Older versions of the applications are much more robust with dealing with the internet files (web formats) in general. They have the ability to position items exactly and when saved out do not have issues with pixels and borders not lining up.

The newest version of Illustrator (at the time of this writing) CS6 has some other issues that it has been plagued with. One being the measurement system overall. If you play with the strokes and watch the positioning of the boxes you'll see what I mean. The strokes actually take size, similar to what you experience when working with strokes on the web. This means that rather than being just a stroke applied to the size of the box, it's actually altering the shape characteristics of the box itself.

A little test:
New Document Dialogue in Adobe Illustrator
Create a 120px x 120px new document. This creates an art board at 0,0. Be sure to turn on your ruler and set the ruler units to pixels. (Note: When you change the size on the New Document dialog box it will no longer say Web or Print because the size isn't stored as a profile.)

Draw a box inside with a 1-point/pixel black stroke that is 120 pixels wide by 120 pixels tall.

Note in the control palette that the width is 120px by 120px, but the x coordinate for the box isn't at 0,0 like intended or in old versions. It's actually at -.5px x -.5px meaning it's splitting the centered stroke (default for Illustrator) in half.
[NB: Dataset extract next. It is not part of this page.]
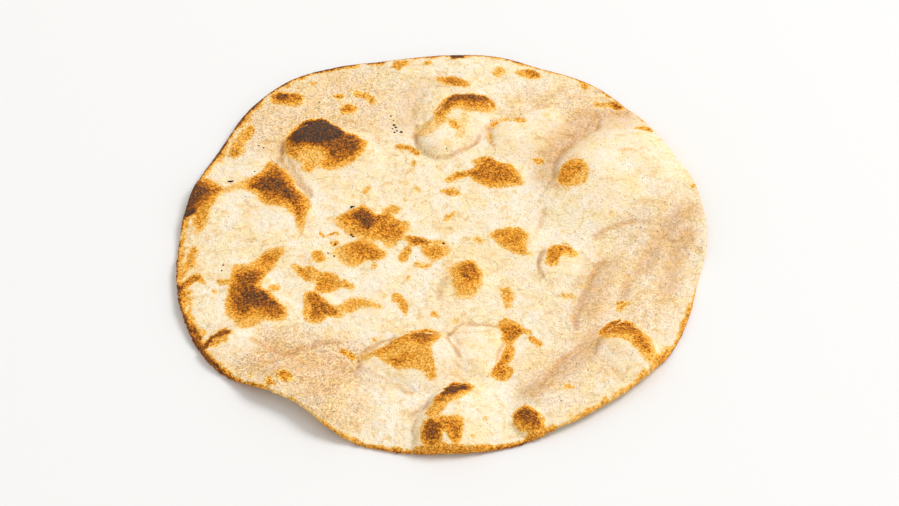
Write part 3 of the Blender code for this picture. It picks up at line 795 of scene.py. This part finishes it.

Example from the control palette.

Stroke Palette
Screenshot of final file.



If I select "align stroke to inside" in my stroke palette (left), now the box is off-centered visually in the interface. When the image of the box is exported with the save for web feature the box saved is offset just like the preview (right). This problem happens in the 32-bit and 64-bit versions of Adobe Illustrator for Windows. I've not tested these findings on a Mac but they are more than likely similar.

This brings up the issue though, if the future of everything we're doing from Web to Email to Mobile Devices to Television (movies as well) are all related to the pixel and Adobe didn't think this was a major issue getting this building block of everything under control, then what are we to do? A few of my clients have noticed this issue asked me what to do. They do not have access to the older versions of the software that I have. Furthermore with the nanny-state tactics that Adobe has been doing of late, there may be the possibility at some point in time that I can not use my older software (rightfully licensed) because of some other glitch in their system.

I've been becoming increasingly more and more frustrated with Adobe being on the bleeding edge myself and see no good alternative on the horizon.  Since Adobe was allowed to purchase Macromedia, they've effectively created a monopoly on the industry.

Recently I was apprised of the information that although I paid for the Master Collection of the Adobe Creative Suite, I'm not allowed to have the most recent upgrades to the software because I'm not a member of their costly abomination to the modern licensing world, the Creative Cloud Subscription. I refused to be beheld to a company that can raise the price of the software that I'm using for a living while I'm using it simply so they can make a few extra bucks for their shareholders. Anyone considering the Creative Cloud, at the time of this writing even with the discount for already being an Adobe user, I can tell you that it is way more cost effective to only pay for the software outright and then upgrade when you need to, rather than paying for the cloud services. The drawback is that you do not receive the bleeding edge buggy features (which by my latest experiences) that might render your copy of the program you use for work useless.